The Science of the total environment | 31 Jan 2013
T Matsumoto, T Maruoka, G Shimoda, H Obata, H Kagi, K Suzuki, K Yamamoto, T Mitsuguchi, K Hagino, N Tomioka, C Sambandam, D Brummer, PM Klaus and P Aggarwal
Tritium concentrations in Japanese precipitation samples collected after the March 2011 accident at the Fukushima Dai-ichi Nuclear Power Plant (FNPP1) were measured. Values exceeding the pre-accident background were detected at three out of seven localities (Tsukuba, Kashiwa and Hongo) southwest of the FNPP1 at distances varying between 170 and 220km from the source. The highest tritium content was found in the first rainfall in Tsukuba after the accident; however concentrations were 500 times less than the regulatory limit for tritium in drinking water.

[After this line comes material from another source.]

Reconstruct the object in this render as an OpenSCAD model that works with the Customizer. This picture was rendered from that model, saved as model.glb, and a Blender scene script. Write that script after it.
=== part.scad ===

Tritium concentrations decreased steadily and rapidly with time, becoming indistinguishable from the pre-accident values within five weeks. The atmospheric tritium activities in the vicinity of the FNPP1 during the earliest stage of the accident was estimated to be 1.5×10(3)Bq/m(3), which is potentially capable of producing rainwater exceeding the regulatory limit, but only in the immediate vicinity of the source.